I was asked recently by the man’s daughter to come and have a look, and was encouraged to help myself. She knew I was a sportswriter (her dad was one, too) and she was about to cart off the collection to the Hospice store in Orange Grove. Could I pop by and see if there was anything I wanted?
Curious and grateful, I went along and, watched by a house full of objects in various states of disarray, rummaged through the dusty jetsam of a life. The books I found were supplemented by items once collected, little things secreted away on the bookshelves: coins and cartridges, a button or two.
An old Mercedes-Benz engine — for spare parts, I was told — was mounted on a desk nearby. Abutting the koppie at the top of the garden, there was a croquet lawn, flat as a flapjack. Above that, Johannesburg’s depthless sky.
As I rummaged, I was reminded of a story I once wrote about an SA infantryman in World War 2. After the Italians’ surrender he hid from the Germans in the marshlands around Venice and, though he stayed alive, he withered away. When he later walked down the gangplank of the troopship returning him and thousands of servicemen to Durban after the war, his sweetheart didn’t recognise him. For years afterwards she would find evidence of his wartime desperation: a mouldy cheese sandwich under a pillow, an apple beneath the bed.
I visited the dead man’s library on two consecutive mornings. During one it was ventured that the man became increasingly withdrawn and prickly, a fellow on sabbatical from the world. I might have realised this without being told, for he seemed to have stopped reading or, if he didn’t, his library stopped growing – and, sadly, he seemed to have stopped collecting books.
Worst of all, some of them had been damaged. On the top shelf was a copy of The New Journalism featuring Tom Wolfe, Joan Didion, Michael Herr and others. It was sour with damp but I could see from the breaks on the spine of the old Picador paperback edition that the book was once a much-read revelation.
Occasionally we submerge ourselves in books. Our mental labour finds physical expression, and so we bend the spine and annotate the margins and dog-ear the book’s pages. The only drowning here, however, was by the book itself, for it had been submerged under a leaking ceiling as a kind of impromptu bucket.
It was a book whose message had been truly watered down.
On further inspection I realised the collection was vast and rambling, with a bent towards books on boxing (AJ Liebling, Jack Dempsey’s autobiography), sport, yachting and self-help. (In this last category was a primer from the 1970s devoted to mastering the joys of your own computer, the cover showing a woman with a hair-do so absurdly lacquered it looked solid. She was standing in front of a computer the size of a dog kennel, wearing a smile which spoke winningly of self-liberation.)
The boxing books, annuals and pamphlets in the collection further emphasised the sense of stasis, the idea that the collection had reached its very own full stop. Boxing increasingly belongs to the realms of sporting archaeology, its stark viscerality an affront to a more politically correct and physically circumspect age. Yet boxing was once the sport, a sport whose brave and foolhardy brawlers were eulogised by blue-collar romantics and East Coast aesthetes alike. (Sometimes the two tendencies found themselves temporarily stranded in the same man — think Norman Mailer, another one of those swaggering, boisterous voices who found its way into the pages of The New Journalism.)
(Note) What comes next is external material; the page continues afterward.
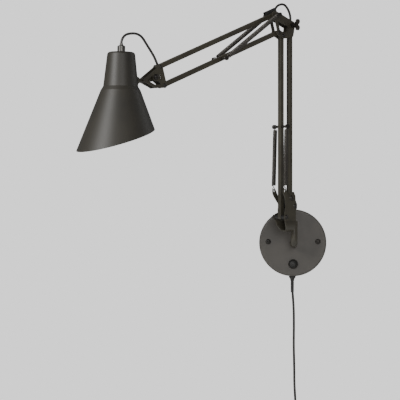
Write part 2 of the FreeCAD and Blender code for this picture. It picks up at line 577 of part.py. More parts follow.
washers += [washer, mirrored(washer)]
save_arm("head_rivets", Part.makeCompound(pins + washers))
tilt_head = dome(5.2, 3.4, at(TILT, LINK_OUT + 0.05), ACROSS)
tilt_nut = hexagon(5.2, 4, at(TILT, -LINK_OUT - 4.1), ACROSS)
save_arm("tilt_bolt", fused([rod(TILT, -LINK_OUT - 5, LINK_OUT + 0.1, TILT_BOLT_R), tilt_head, tilt_nut]))

# Tongue between the head plates, with a threaded stub and nut that hold the shade
STUB_R, STUB_LONG, TONGUE_HALF, COLLAR_R, COLLAR_THICK = 4.0, 25.5, 2.5, 6.4, 3.4
WALL_AT = add(SHADE_AT, (-NECK_LOW_R, 0.3))
tongue = web(TILT, add(WALL_AT, (-16.0, 0)), 5.0, -TONGUE_HALF, TONGUE_HALF)
stub = Part.makeCylinder(STUB_R, STUB_LONG, at(add(WALL_AT, (-18.0, 0))), ALONG)
collar = Part.makeCylinder(COLLAR_R, COLLAR_THICK, at(add(WALL_AT, (-4.0, 0))), ALONG)
save_arm("tilt_tongue", fused([tongue, stub, collar]).cut(rod(TILT, -9, 9, TILT_BOLT_R + RUN)))
stub_nut = hexagon(7.2, 3.6, at(add(WALL_AT, (3.7, 0))), ALONG)
save_arm("stub_nut", stub_nut.cut(Part.makeCylinder(STUB_R + 0.05, 20, at(add(WALL_AT, (-2.0, 0))), ALONG)))


# Shade: one spun shell, a rounded neck over a wide cone that is cut off at a slant. It is
# drawn round its own axis, with heights from the stub, and is then leaned and put in place.
def leaned(shape):
    moved = shape.copy()
    moved.rotate(V(0, 0, 0), ACROSS, -SHADE_LEAN_DEG)
    moved.translate(at(SHADE_AT))
    return moved


def shade_solid(inset):
    slope = math.tan(math.radians(CONE_DEG))
    low = RIM - 49.0
    corner = SHADE_CORNER_R - inset
    top = NECK_TOP - inset
    top_r, low_r, cone_r = NECK_TOP_R - inset, NECK_LOW_R - inset, CONE_TOP_R - inset
    wide_r = cone_r + (CONE_TOP - low) * slope
    points = [V(0, 0, low), V(wide_r, 0, low), V(cone_r, 0, CONE_TOP), V(low_r, 0, NECK_LOW)]
    shoulder = V(top_r, 0, top - corner)
    crown = V(top_r - corner, 0, top)
    cut_in = corner * (1 - math.sqrt(0.5))
    bulge = V(top_r - cut_in, 0, top - cut_in)
    edges = [Part.LineSegment(a, b).toShape() for a, b in zip(points, points[1:] + [shoulder])]
    edges += [Part.Arc(shoulder, bulge, crown).toShape(), Part.LineSegment(crown, V(0, 0, top)).toShape()]
    edges.append(Part.LineSegment(V(0, 0, top), points[0]).toShape())
    return Part.Face(Part.Wire(edges)).revolve(V(0, 0, 0), UP, 360)


shell = shade_solid(0.0).cut(shade_solid(SHADE_WALL))
KEEP = 400.0
keep = Part.makeBox(KEEP, KEEP, KEEP, V(-KEEP / 2, -KEEP / 2, 0))
keep.rotate(V(0, 0, 0), ACROSS, math.degrees(math.atan(RIM_SLOPE)))
keep.translate(V(0, 0, RIM))
shell = shell.common(keep)
shell = shell.cut(Part.makeCylinder(5.1, 20, V(0, 0, NECK_TOP - 10), UP))
shade = leaned(shell).cut(Part.makeCylinder(STUB_R + 0.1, 20, at(add(WALL_AT, (-8.0, 0))), ALONG))
save_arm("shade", shade)

# Cord gland on the neck, lamp holder under it, and the lamp
gland = fused([
    Part.makeCylinder(6.6, 9.6, V(0, 0, NECK_TOP + 0.05), UP),
    Part.makeCone(6.6, 4.2, 1.6, V(0, 0, NECK_TOP + 9.65), UP),
    Part.makeCylinder(2.9, 3.2, V(0, 0, NECK_TOP + 11.2), UP),
    Part.makeCylinder(5.0, 12, V(0, 0, NECK_TOP - 11), UP),
])
gland = gland.cut(Part.makeCylinder(LEAD_R + 0.3, 60, V(0, 0, NECK_TOP - 20), UP))
save_arm("cord_gland", leaned(gland.removeSplitter()))
holder = fused([
    Part.makeCone(12.0, 8.0, 4.0, V(0, 0, HOLDER_TOP - 4), UP),
    Part.makeCylinder(HOLDER_R - 2, 16, V(0, 0, HOLDER_TOP - 20), UP),
    Part.makeCylinder(HOLDER_R, HOLDER_TOP - 18 - HOLDER_LOW, V(0, 0, HOLDER_LOW), UP),
])
holder = holder.cut(Part.makeCylinder(13.6, 28, V(0, 0, HOLDER_LOW - 1), UP))
holder = holder.cut(Part.makeCylinder(5.05, 40, V(0, 0, HOLDER_TOP - 8), UP))
save_arm("lamp_holder", leaned(holder.removeSplitter()))
screw_cap = Part.makeCylinder(13.0, 22, V(0, 0, HOLDER_LOW + 1.5), UP)
screw_cap = screw_cap.fuse(Part.makeCone(12.0, 4.0, 2.4, V(0, 0, HOLDER_LOW + 23.5), UP))
save_arm("lamp_cap", leaned(screw_cap.removeSplitter()))
globe = Part.makeSphere(LAMP_R, V(0, 0, LAMP_AT))
THROAT_UP = 15.0
throat_r = math.sqrt(LAMP_R ** 2 - THROAT_UP ** 2)
throat_long = HOLDER_LOW + 1.4 - LAMP_AT - THROAT_UP
throat = Part.makeCone(throat_r, 11.6, throat_long, V(0, 0, LAMP_AT + THROAT_UP), UP)
save_arm("lamp_globe", leaned(globe.fuse(throat).removeSplitter()))

# Plug on the end of the stored cord, hanging beside the coil
PLUG_AT = TAIL[-1] + V(0, 0, -0.1)
plug = fused([
    Part.makeCone(3.2, 4.2, 9, PLUG_AT, -UP),
    Part.makeCone(4.2, 11.0, 5, PLUG_AT + V(0, 0, -9), -UP),
    Part.makeCylinder(11.0, 13, PLUG_AT + V(0, 0, -14), -UP),
])
save("plug_body", plug)
BLADE_GAP, BLADE = 12.7, (1.5, 6.3, 17.5)
blades = []
for way in (-1, 1):
    place = PLUG_AT + V(way * BLADE_GAP / 2 - BLADE[0] / 2, -BLADE[1] / 2, -27.05 - BLADE[2])
    blades.append(Part.makeBox(*BLADE, place))
save("plug_blades", Part.makeCompound(blades))

# Every solid is closed and sound; the cords' lengths and bends are printed
for name, shape in MADE.items():
    if not shape.isValid() or any(s.Volume <= 0 for s in shape.Solids) or not shape.Solids:
        raise SystemExit(name + " is not a sound solid")
print("mains cord", round(cord_length), "mm in view, bends", bend_radii(CORD))
print("coil holds", round(COIL_TURNS * 2 * math.pi * COIL_MEAN_R), "mm")
for name, points in LOOPS.items():
    print(name, "bends", bend_radii([at(p) for p in points], LOOP_ENDS))
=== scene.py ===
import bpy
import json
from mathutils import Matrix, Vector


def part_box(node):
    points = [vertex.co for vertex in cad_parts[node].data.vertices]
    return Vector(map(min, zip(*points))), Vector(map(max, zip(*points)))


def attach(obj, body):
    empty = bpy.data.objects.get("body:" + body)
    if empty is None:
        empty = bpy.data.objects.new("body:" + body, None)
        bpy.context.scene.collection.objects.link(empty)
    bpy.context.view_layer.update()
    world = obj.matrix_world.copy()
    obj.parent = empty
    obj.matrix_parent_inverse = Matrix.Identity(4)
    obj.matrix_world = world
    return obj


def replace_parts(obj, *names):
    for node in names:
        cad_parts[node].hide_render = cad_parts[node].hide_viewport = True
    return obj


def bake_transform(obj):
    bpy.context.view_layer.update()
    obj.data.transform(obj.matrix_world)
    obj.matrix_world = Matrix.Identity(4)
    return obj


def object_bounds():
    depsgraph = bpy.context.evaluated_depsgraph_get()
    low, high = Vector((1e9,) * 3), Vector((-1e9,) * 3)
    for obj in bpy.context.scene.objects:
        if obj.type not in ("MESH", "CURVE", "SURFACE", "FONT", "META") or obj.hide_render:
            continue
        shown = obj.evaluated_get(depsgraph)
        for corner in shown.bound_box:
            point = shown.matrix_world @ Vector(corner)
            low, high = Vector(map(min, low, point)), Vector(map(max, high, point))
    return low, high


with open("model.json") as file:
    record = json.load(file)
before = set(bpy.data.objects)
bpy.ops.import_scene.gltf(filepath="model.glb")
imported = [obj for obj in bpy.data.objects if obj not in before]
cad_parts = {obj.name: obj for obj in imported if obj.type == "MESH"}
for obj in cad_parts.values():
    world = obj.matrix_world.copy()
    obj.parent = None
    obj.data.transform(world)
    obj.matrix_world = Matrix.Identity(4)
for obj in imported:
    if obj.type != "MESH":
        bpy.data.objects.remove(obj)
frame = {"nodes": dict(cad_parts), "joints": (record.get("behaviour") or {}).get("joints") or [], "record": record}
import json
import math

import bmesh
import bpy
from mathutils import Vector

cad_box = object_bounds()

# Camera: square on to the wall and level, a long lens from far off, a little above the
# canopy and to its left. The view is 716 mm wide at the canopy's face.
VIEW_WIDTH, CAMERA_FAR = 0.716, 3.5
canopy_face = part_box("canopy")[0].y
camera_data = bpy.data.cameras.new("camera")
camera_data.sensor_width = 36
camera_data.lens = camera_data.sensor_width * CAMERA_FAR / VIEW_WIDTH
camera_data.clip_end = 50
camera = bpy.data.objects.new("camera", camera_data)
camera.location = (-0.1665, canopy_face - CAMERA_FAR, 0.0766)
camera.rotation_euler = (math.radians(90), 0, 0)
bpy.context.collection.objects.link(camera)
bpy.context.scene.camera = camera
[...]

For confirmation of the idea that boxing was once the sport, I had only to look at some of the programmes in the boxing book collection. They were sponsored by King Korn and spoke of amateur bouts in outposts like Virginia, Stanger, Verulam, Butterworth and, best of all, Wesselsbron. Such bouts featured practitioners like Canny Mashele, Thulani "Sugar Boy" Malinga and Winnerton "Baby Boy" Kondile. Here was a stream of seemingly endless undercard bouts featuring assorted Obeds, Zebulons and Blessings.
We were divining another life: the oft-trodden road of working-class bravery leading to an Elysium of glamour and riches. Rather than viewing a collection, we were in a museum: idiosyncratic, intensely private, an array of offerings best understood as random.
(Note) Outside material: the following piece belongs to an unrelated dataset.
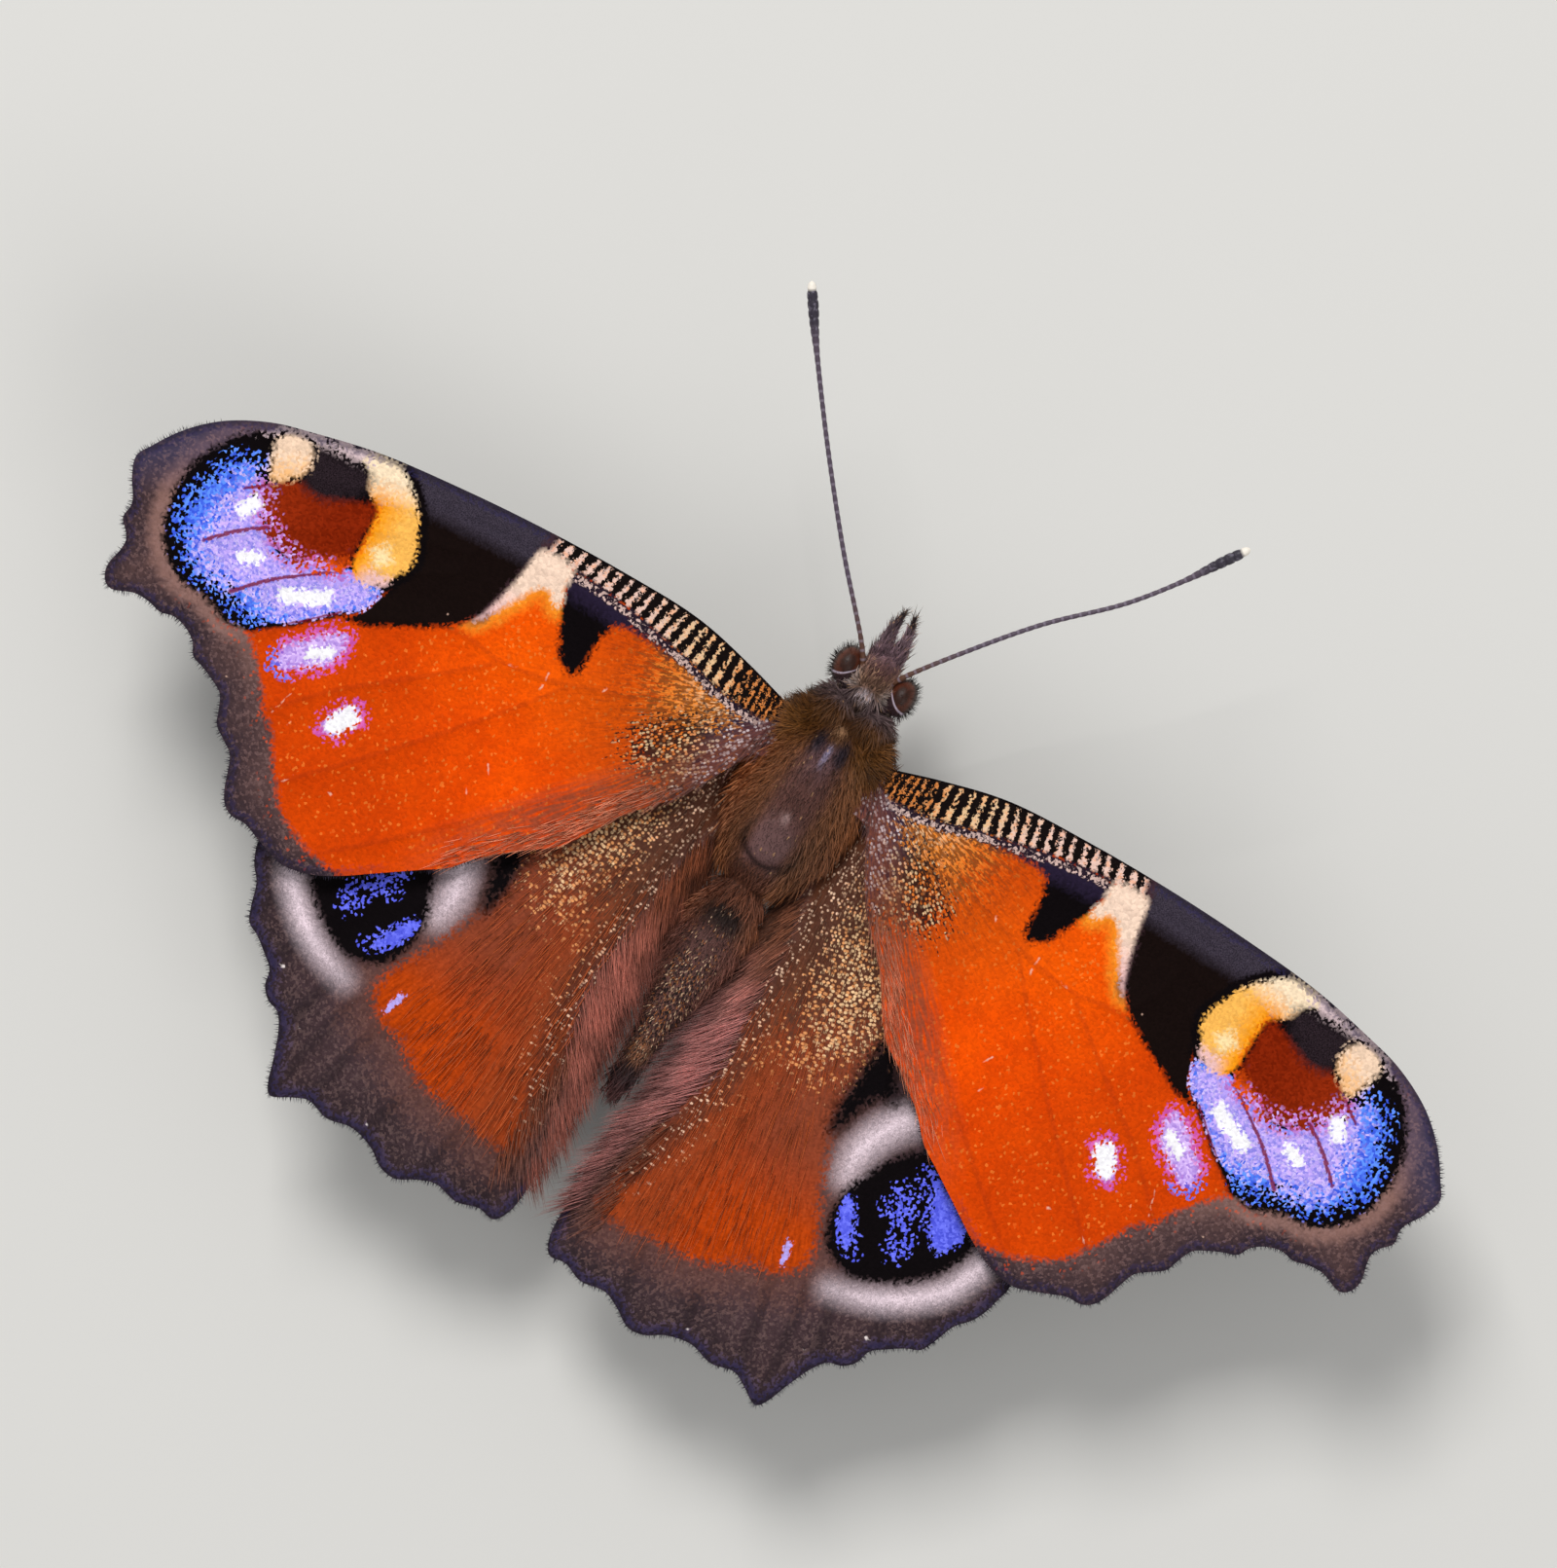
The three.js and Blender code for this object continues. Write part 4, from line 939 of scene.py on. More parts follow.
WHITE_FLECKS = [((15.4, -21.9), (15.6, -22), 0.07), ((13.4, -23.9), (13.45, -23.9), 0.06),
                ((12, -21.55), (12.05, -21.7), 0.06), ((8.5, -25.8), (8.5, -25.9), 0.06)]

GREY_BROWN, ASH, COLD_WHITE = paint(76, 56, 59), paint(52, 40, 44), paint(244, 222, 230)
RUST, DEEP_RUST, WARM_BROWN = paint(204, 72, 6), paint(164, 56, 8), paint(122, 66, 40)
SPOT_BLUE, MAUVE, DARK_UMBER = paint(84, 92, 240), paint(136, 96, 92), paint(74, 46, 38)


def hindwing_fields(plan):
    points, _, rim_count = plan
    x, y = points.T
    nothing = np.zeros(len(x))
    creases = [from_line(points, smooth_line(line, LINE_STEP)) for line in CREASES]
    fields = {
        "plan": [x, y, nothing],
        "rays": [*rays_from(points, HINDWING_ROOT, 15).T, nothing],
        "rim": [from_line(points, points[:rim_count], closed=True), depth_in(points, RUST_FIELD),
                np.min(creases, axis=0)],
        "spot": [depth_in(points, BLACK_SPOT), deepest(points, BLUE_PATCHES), depth_in(points, BLACK_WEDGE)],
        "pale": [*(from_line(points, smooth_line(arc, LINE_STEP)) for arc in PALE_ARCS),
                 spot_depth(points, VIOLET_DASH)],
        "coat": [deepest(points, GOLD_FIELDS), depth_in(points, FOLD), spot_depth(points, WHITE_FLECKS)],
    }
    return {name: np.column_stack(parts) for name, parts in fields.items()}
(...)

Spend enough time with another man’s book collection and you begin to follow the books’ clues backwards into time, burrowing into his life and those of others. Some books suggested booksellers in the centre of town that were no longer around (Butch Burman’s Book Store, 12 Wanderers St, Johannesburg) via little stickers stuck on the inside front cover.
Other books seemed to have been inherited from someone else, which led one to wonder if there is ever a first book in a collection, or if first books always get superseded by later acquisitions that are printed earlier (and therefore lay claim to be earlier first books?).
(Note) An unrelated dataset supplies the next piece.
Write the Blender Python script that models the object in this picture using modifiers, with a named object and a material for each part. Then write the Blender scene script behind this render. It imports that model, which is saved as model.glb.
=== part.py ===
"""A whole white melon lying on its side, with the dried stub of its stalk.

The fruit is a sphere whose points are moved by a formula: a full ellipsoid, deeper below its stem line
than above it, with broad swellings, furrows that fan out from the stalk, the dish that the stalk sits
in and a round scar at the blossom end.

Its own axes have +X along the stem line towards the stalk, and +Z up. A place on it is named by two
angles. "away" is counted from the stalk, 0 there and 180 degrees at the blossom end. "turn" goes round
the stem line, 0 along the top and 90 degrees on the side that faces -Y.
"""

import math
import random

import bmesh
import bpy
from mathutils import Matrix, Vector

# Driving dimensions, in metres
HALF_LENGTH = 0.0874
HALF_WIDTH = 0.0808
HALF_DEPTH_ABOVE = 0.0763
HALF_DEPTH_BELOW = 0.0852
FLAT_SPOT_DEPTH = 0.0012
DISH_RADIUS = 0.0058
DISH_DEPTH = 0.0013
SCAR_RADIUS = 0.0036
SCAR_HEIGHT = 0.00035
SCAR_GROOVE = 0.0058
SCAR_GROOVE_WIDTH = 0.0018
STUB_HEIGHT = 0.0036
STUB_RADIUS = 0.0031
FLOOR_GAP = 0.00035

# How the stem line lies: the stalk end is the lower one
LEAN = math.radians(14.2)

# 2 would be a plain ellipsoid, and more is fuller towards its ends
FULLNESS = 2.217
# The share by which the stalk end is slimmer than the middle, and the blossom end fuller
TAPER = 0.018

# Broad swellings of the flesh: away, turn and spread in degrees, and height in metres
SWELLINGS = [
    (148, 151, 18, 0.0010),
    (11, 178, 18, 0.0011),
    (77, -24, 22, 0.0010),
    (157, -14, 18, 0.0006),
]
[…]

One, by a chronicler of early Jo’burg life, Hedley A Chilvers, contained the following gem about the indentured Chinese labourers who helped save the Rand mines in the early 1900s — reminding us, with good reason, that there are certain things nowadays which are deemed politically and morally unacceptable: "Another Chinese incident occurred," writes Chilvers breezily, "which illustrated still more strikingly the queer psychological ‘slant’ of these mystery men."
Don’t call us, Hedley, we’ll call you.
Perhaps the most touching book I took home was a blue hard-backed copy of The Boy’s World, a primer on how to become a proper boy and therefore be well on the way to being a self-respecting man. Published in 1950, it had chapters on "youth hostelling", "kites and model aircraft" and "the solar system and beyond" but nothing on cooking, sex and sexuality — or, heaven forbid, contraception — or gardening.
It looks rather quaint, something washed up on the beach of contemporary life from a stranded, faraway world. And a reminder, perhaps, that in the 1960s, there was something our parents might have called "Women’s Lib", a movement that allowed us men to reinvent ourselves beyond the ghettos of stamp collecting and "life on other worlds".